Yes. Codex supports private GitHub repositories through OAuth integration. You grant Codex read/write access to specific repositories - it does not require access to your entire GitHub account. GitLab and Bitbucket support is in beta as of April 2026.

How does Codex compare to Claude Code?

Codex is approximately 3x more token-efficient than Claude Code, making it cheaper per task. However, Claude Code is preferred by 67% of developers in blind code review studies for output quality. Codex excels at parallel task execution and CI/CD integration, while Claude Code is favored for interactive pair-programming. Many teams use both tools for different workflows.

What languages does Codex support?

Codex supports all major programming languages. It performs best with Python, TypeScript/JavaScript, Rust, Go, Java, C#, C++, Ruby, PHP, and Swift. It can work with less common languages but may produce less idiomatic code. The AGENTS.md file can provide language-specific guidance to improve output quality.

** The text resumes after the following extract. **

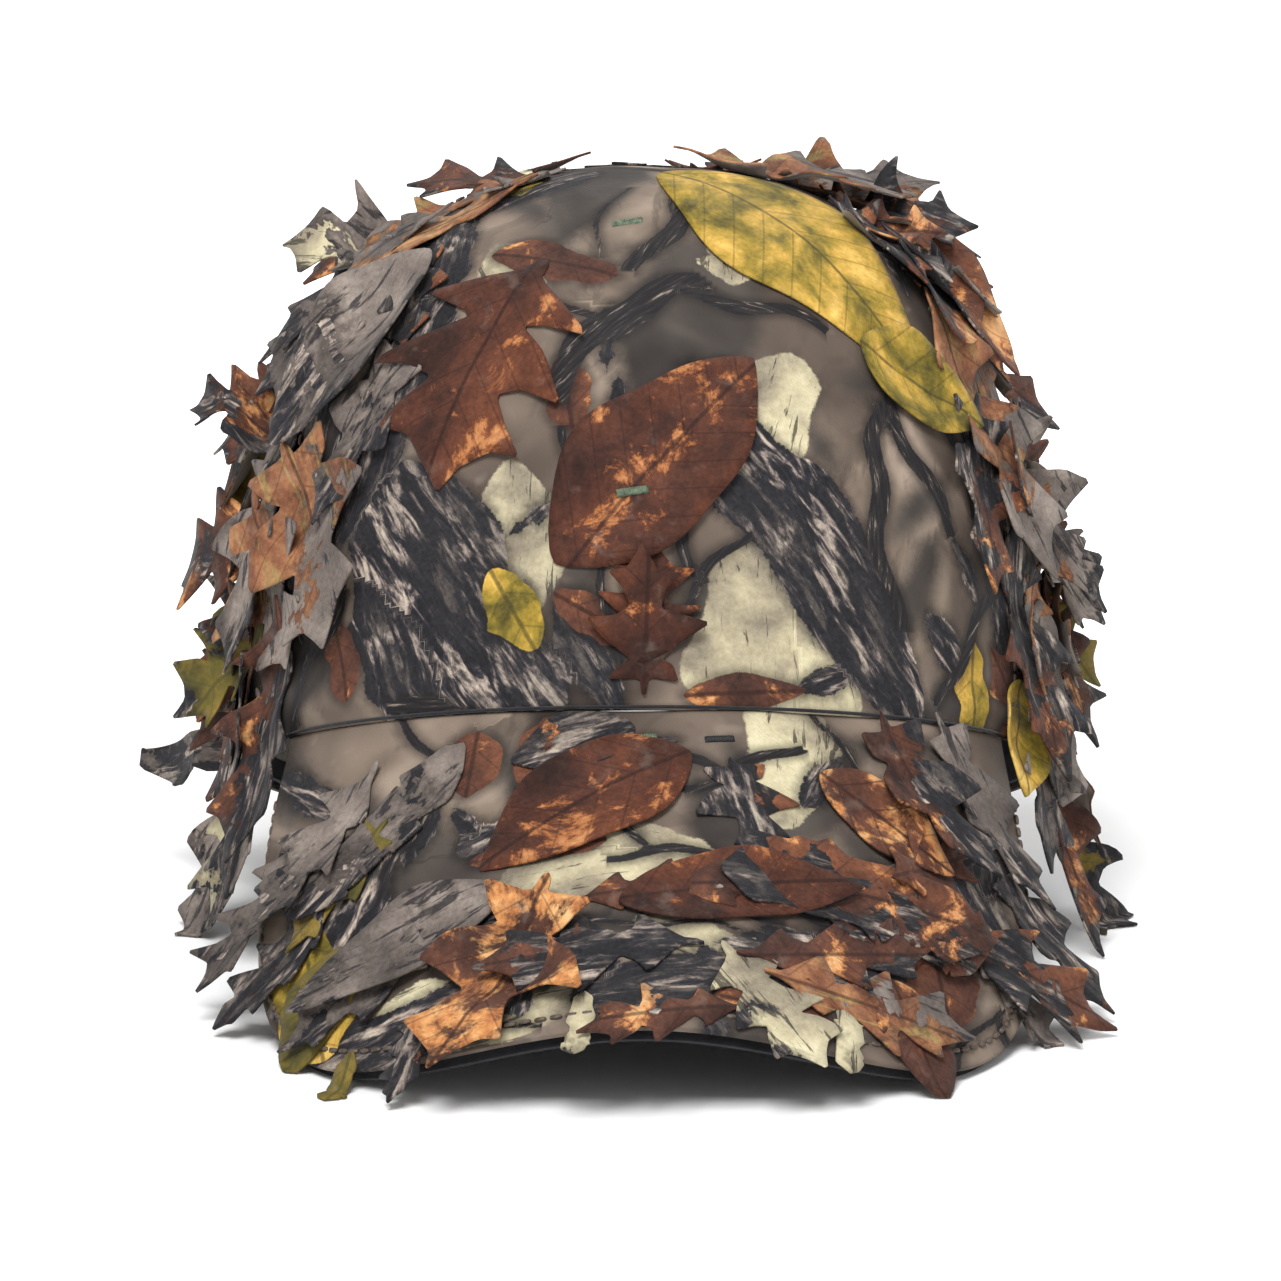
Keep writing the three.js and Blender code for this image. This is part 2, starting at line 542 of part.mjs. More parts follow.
function cutAtTable(geometry) {
  const size = 600;
  const under = solidOf(new THREE.BoxGeometry(size, size, size).translate(0, 0, -size / 2));
  const cut = solidOf(geometry).subtract(under).getMesh();
  const result = new THREE.BufferGeometry();
  result.setAttribute("position", new THREE.BufferAttribute(new Float32Array(cut.vertProperties), 3));
  result.setIndex(new THREE.BufferAttribute(new Uint32Array(cut.triVerts), 1));
  result.computeVertexNormals();
  return result;
}

const tippedBox = new THREE.Box3();
for (const mesh of cap.children) {
  mesh.updateMatrix();
  tippedBox.union(
    new THREE.Box3().setFromBufferAttribute(
      mesh.geometry.clone().applyMatrix4(mesh.matrix).rotateX(-tilt).attributes.position,
    ),
  );
}
const middle = (tippedBox.min.y + tippedBox.max.y) / 2;
for (const mesh of cap.children) placeOnTable(mesh, -middle);

export default cap;
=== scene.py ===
"""The looks of the leafy camouflage cap, built over its CAD model: printed cloth, die-cut leaves, thread."""

import json
import math

import bpy
import numpy as np
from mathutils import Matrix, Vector, geometry

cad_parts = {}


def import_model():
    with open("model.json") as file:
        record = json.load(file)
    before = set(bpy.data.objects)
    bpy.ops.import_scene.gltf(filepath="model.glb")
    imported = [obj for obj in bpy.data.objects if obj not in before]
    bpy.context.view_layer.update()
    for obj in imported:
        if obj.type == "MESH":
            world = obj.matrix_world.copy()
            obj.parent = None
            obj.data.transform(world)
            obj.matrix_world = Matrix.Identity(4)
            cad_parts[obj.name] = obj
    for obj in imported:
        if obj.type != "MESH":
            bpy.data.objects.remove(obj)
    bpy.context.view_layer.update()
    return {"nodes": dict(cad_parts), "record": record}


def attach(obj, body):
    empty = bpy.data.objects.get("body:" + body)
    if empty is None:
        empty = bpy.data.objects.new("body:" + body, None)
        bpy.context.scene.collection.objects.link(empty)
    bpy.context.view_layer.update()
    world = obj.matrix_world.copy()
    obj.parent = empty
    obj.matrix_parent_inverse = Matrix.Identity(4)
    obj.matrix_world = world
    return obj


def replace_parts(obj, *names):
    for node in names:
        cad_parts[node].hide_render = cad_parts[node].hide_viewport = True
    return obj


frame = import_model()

MM = 0.001
DEG = math.pi / 180

# The cap's own frame, in millimetres: the rim is the plane z = 0 about the origin, and the peak points to -Y.
# The record's head opening says where that frame lies when the cap stands on the table.
head = next(m for m in frame["record"]["mounts"] if m["name"] == "head_opening")
RIM_CENTRE = np.array(head["pos_m"])
TILT = math.asin(-head["axis"][1])

RIM_HALF_WIDTH, RIM_HALF_LENGTH, CROWN_DEPTH = 89.0, 98.0, 132.0
PLAN_POWER, DOME_POWER = 2.15, 2.7
SEAM_HALF_ANGLE = 53 * DEG
PEAK_REACH, PEAK_DROP, PEAK_FLARE, PEAK_END = 51.0, 68.0, 17.0, 4.0
CORNER_DROP, FRONT_SPREAD = 105.0, 50.0
OPENING_HALF, OPENING_RISE = 30 * DEG, 27 * DEG
CLOTH, GAP, SLACK = 1.2, 0.3, 0.7
BUTTON_RADIUS = 9.0
PANEL_TOP = math.atan2(CROWN_DEPTH, BUTTON_RADIUS - 1.5)


def world(points):
    """Points of the cap's frame in millimetres, in the row's frame in metres."""
    x, y, z = np.moveaxis(np.asarray(points, float), -1, 0)
    c, s = math.cos(TILT), math.sin(TILT)
    return np.stack([x, y * c + z * s, -y * s + z * c], -1) * MM + RIM_CENTRE


# ---------------------------------------------------------------- surfaces


def smooth(t):
    t = np.clip(t, 0, 1)
    return t * t * (3 - 2 * t)


def unit(v):
    return v / np.maximum(np.linalg.norm(v, axis=-1, keepdims=True), 1e-9)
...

Can I use Codex CLI without a ChatGPT subscription?

Yes. Codex CLI uses the OpenAI API directly, so you only need an API key with credits. You pay per token used. This is separate from ChatGPT subscription pricing. Many developers prefer this model for predictable, usage-based costs.

Is Codex CLI really open source?

Yes. Codex CLI is fully open source under the Apache 2.0 license. The source code is available on GitHub with 72,000+ stars. You can fork it, modify it, and use it in commercial products. The agent logic, tool integrations, and approval modes are all open. The only proprietary component is the GPT-5.5 model itself, which is accessed via the OpenAI API.

What is AGENTS.md and do I need one?

AGENTS.md is a configuration file that tells AI coding agents how to work with your repository. It includes project conventions, build commands, code style rules, and areas that require human review. While not strictly required, adding one significantly improves Codex's output quality. It is now a Linux Foundation standard supported by all major AI coding tools.

Can Codex deploy my code to production?

Codex can create PRs and trigger CI/CD pipelines, but it does not directly deploy to production. The recommended workflow is: Codex creates a PR, your CI/CD pipeline runs automated checks, a human reviews and approves, and your existing deployment process handles the rest. This keeps a human in the loop for production changes.